With the IDF’s resumption of its operations in Gaza, tensions once again increased on Israel’s northern border. On Sunday, the army said that anti-tank missiles were fired toward an IDF vehicle and that several soldiers were lightly injured. IDF fighter jets responded by striking Hezbollah targets in Lebanese and Syrian territory.

In the south on Sunday, the U.S. military reported that ballistic missiles fired by Houthi rebels, an Iranian-backed terror group in Yemen, had struck three commercial ships in international waters in the southern Red Sea as one of its warships shot down three drones.

“These three vessels are connected to 14 separate nations,” U.S. military’s Central Command said in a statement. “These attacks represent a direct threat to international commerce and maritime security. They have jeopardized the lives of international crews representing multiple countries around the world.”

“We also have every reason to believe that these attacks, while launched by the Houthis in Yemen, are fully enabled by Iran,” the statement continued. “The United States will consider all appropriate responses in full coordination with its international allies and partners.”
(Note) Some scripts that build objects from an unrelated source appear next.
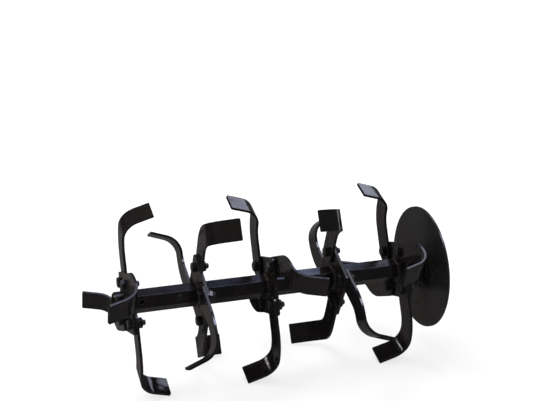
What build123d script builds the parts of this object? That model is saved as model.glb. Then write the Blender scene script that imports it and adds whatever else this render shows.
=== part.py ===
from build123d import *
import math
import os

os.makedirs("parts", exist_ok=True)

# One half of a rotary tiller's digging rotor: a hexagonal tube shaft with five flange
# plates, four curved tines bolted to each, a round hub at the drive end and a flat guard
# disc at the outer end.
# Millimetres. +X runs along the shaft from the hub's mouth to the disc, +Z is up, and the
# origin is on the shaft's axis at the hub's mouth. An azimuth is an angle about +X,
# counted from straight up towards -Y.

# Shaft and hub
TUBE_ACROSS_FLATS = 40.0
TUBE_WALL = 4.0
TUBE_FLAT_AZIMUTH = 15.0       # where one of the six flats faces
HUB_OVER_FLATS = 6.0           # the hub's outer diameter, over the tube's width
HUB_BORE_D = 32.0
HUB_LENGTH = 24.0
HUB_CHAMFER = 3.0
PIN_HOLE_D = 8.5
PIN_HOLE_FROM_FLANGE = 24.5    # hub pin hole, past the first flange

# Flange plates
SET_COUNT = 5
SET_SPACING = 140.0
FIRST_SET_X = 27.0
FLANGE_THICKNESS = 6.0
FLANGE_SIDE = 113.0
FLANGE_CORNER_R = 8.0
STAGGER = 45.0                 # every second set is turned by this angle

# Tines
BAR_WIDTH = 42.0
BAR_THICKNESS = 5.0
BAR_CORNER_R = 2.5
ROOT_CORNER_R = 16.0
ROOT_HEADING = 40.0            # the bar's lean from the bolt's radial line
ROOT_BEHIND_BOLT = 20.0        # straight root inside the bolt
ROOT_BEYOND_BOLT = 52.0        # straight root from the bolt to the curve
CURVE_R = 64.0                 # edgewise curve, at the bar's centre line
CURVE_ANGLE = 42.0
BEND_R = 39.0                  # flatwise bend, at the bar's mid thickness
BEND_ANGLE = 71.0
BLADE_LENGTH = 33.0            # straight blade after the bend

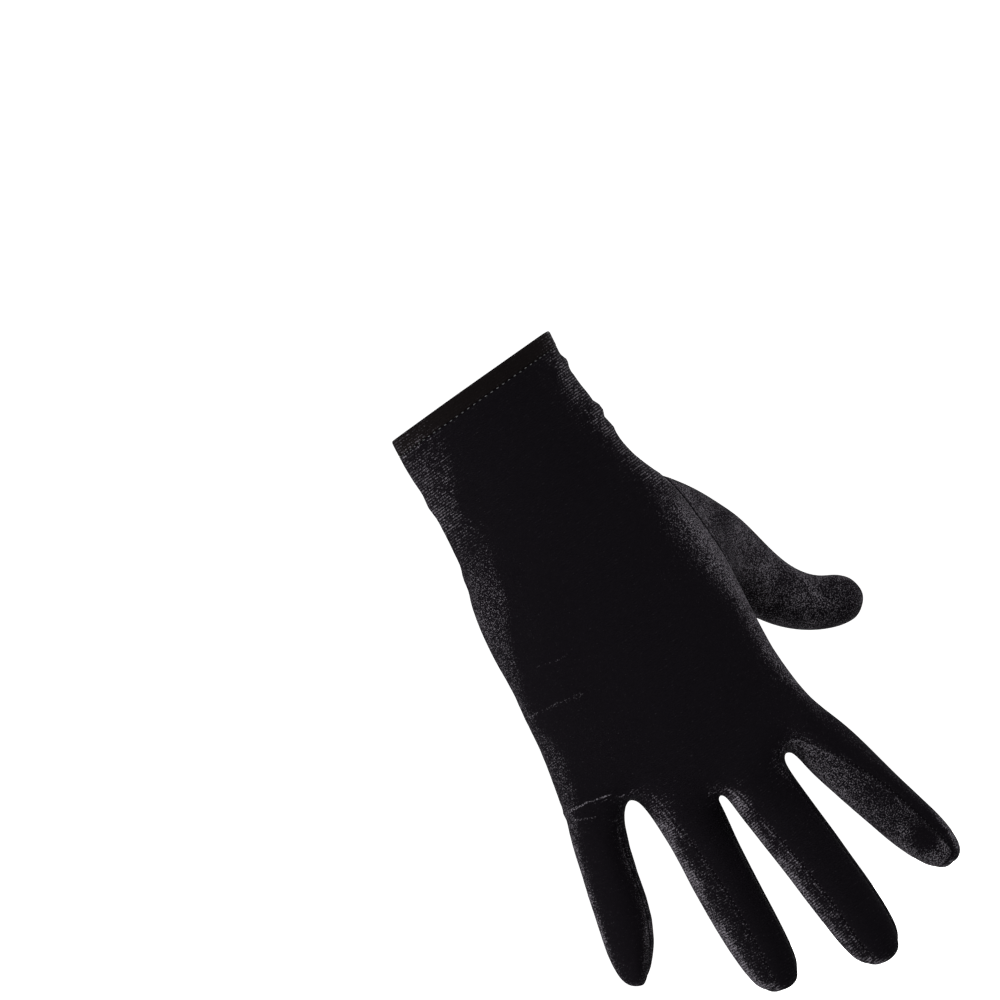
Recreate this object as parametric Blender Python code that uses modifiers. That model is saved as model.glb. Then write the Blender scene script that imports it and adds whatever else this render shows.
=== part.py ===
# Wrist-length dress glove for the right hand, in the form that it has when worn.
# Metres, +Z up and out of the cuff; the back of the hand faces -Y and the thumb side is +X.
# The origin is the centre of the wrist opening, and the fingers point down.
import math
from collections import namedtuple

import bmesh
import bpy
from mathutils import Vector

# Driving sizes
palm_length = 0.148      # cuff edge to the lowest web
cuff_width = 0.0600      # across the wrist opening
cuff_depth = 0.0450
wrist_width = 0.0625
wrist_depth = 0.0410
palm_width = 0.0865      # across the knuckles, without the thumb
palm_depth = 0.0300
cloth = 0.0012           # pile and knit together
hem_cloth = 0.0022       # the hem is the cloth turned in once
hem_height = 0.0053      # cuff edge to the line of stitches
seam_gap = 0.0003        # between the edges of two sewn pieces
finger_length = 0.0742   # middle finger, from its root to the tip
finger_width = 0.0206
finger_depth = 0.0192
thumb_length = 0.0409    # from its web to the tip
thumb_width = 0.0180
thumb_depth = 0.0176
fold_height = 0.0013
squareness = 2.3         # exponent of the rounded cross-sections

# Cross-sections of the hand without the thumb. along is a share of the way from the cuff edge
# to the webs; left (little finger's side) and right (thumb's side) are half widths, back and
# palm half depths, all measured from the wrist's axis.
Section = namedtuple("Section", "along left right back palm")
hem_share = hem_height / palm_length
hand_sections = [
    Section(0.000, 0.502 * cuff_width, 0.495 * cuff_width, 0.50 * cuff_depth, 0.50 * cuff_depth),
    Section(hem_share, 0.522 * cuff_width, 0.486 * cuff_width, 0.49 * cuff_depth, 0.49 * cuff_depth),
    Section(2 * hem_share, 0.508 * wrist_width, 0.459 * wrist_width, 0.52 * wrist_depth, 0.52 * wrist_depth),
    Section(0.185, 0.526 * wrist_width, 0.462 * wrist_width, 0.49 * wrist_depth, 0.50 * wrist_depth),
    Section(0.300, 0.560 * wrist_width, 0.453 * wrist_width, 0.46 * wrist_depth, 0.50 * wrist_depth),
    Section(0.380, 0.468 * palm_width, 0.388 * palm_width, 0.61 * palm_depth, 0.68 * palm_depth),
    Section(0.465, 0.500 * palm_width, 0.395 * palm_width, 0.60 * palm_depth, 0.66 * palm_depth),
    Section(0.555, 0.515 * palm_width, 0.402 * palm_width, 0.58 * palm_depth, 0.62 * palm_depth),
    Section(0.640, 0.527 * palm_width, 0.400 * palm_width, 0.57 * palm_depth, 0.58 * palm_depth),
    Section(0.735, 0.548 * palm_width, 0.378 * palm_width, 0.56 * palm_depth, 0.52 * palm_depth),
    Section(0.830, 0.572 * palm_width, 0.357 * palm_width, 0.55 * palm_depth, 0.48 * palm_depth),
    Section(0.920, 0.602 * palm_width, 0.352 * palm_width, 0.50 * palm_depth, 0.42 * palm_depth),
]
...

Meanwhile, the chief prosecutor of the International Criminal Court Prosecutor in The Hague visited Israel over the weekend — the first time such a trip has been made. While Israel does not recognize the jurisdiction of the ICC, it allowed prosecutor Karim Khan to visit the country at the request of the families who survived Hamas’ Oct. 7 massacre and the relatives of the hostages still being held in Gaza.

“We hosted him for the whole day on Friday,” attorney Yuval Sasson, a former deputy to the state attorney of Israel, who is currently leading the Forum’s international legal effort, told Jewish Insider in an interview.

“We traveled with him to the burnt-out and diminished communities in Kibbutz Be’eri and Kibbutz Kfar Aza and we went to the Nova festival site,” Sasson said, describing how the prosecutor was accompanied to the sites by survivors of the Oct. 7 atrocities.

Kahn also met with families of the hostages – those released and still being held – and with the head medical staff at Schneider Children’s Hospital in Tel Aviv, where he heard about the poor conditions of the children who were returned from Hamas captivity, Sasson said.

“It was very apparent that he was deeply moved and touched by what he saw, heard and felt,” said Sasson. 

However, he continued, “he didn’t come just to show empathy, he came as chief prosecutor to examine the question of whether to open an investigation against the Hamas perpetrators, their aiders and abettors.”

While Sasson would not speculate as to whether the ICC will investigate Hamas’ war crimes, he did point out that the Palestinian Authority – a self-declared state that is signatory to the Rome Statute, which gives the ICC its mandate – “has accepted the jurisdiction of the International Criminal Court.”

“They [the Palestinian Authority] said there is jurisdiction over us, so if there is jurisdiction over them and they have accepted it, then there is no question that the ICC applies to them,” he explained. “It also means [the ICC jurisdiction] applies to Palestinian citizens whether they live in Ramallah, Khan Younis [in Gaza] or elsewhere.”

While there is hope that the ICC will decide to prosecute members of Hamas, including its leaders who live in Qatar and Turkey, Sasson said he also hoped that Kahn’s visit and ICC intervention might be helpful in the short term to secure the release of those still held hostage in Gaza.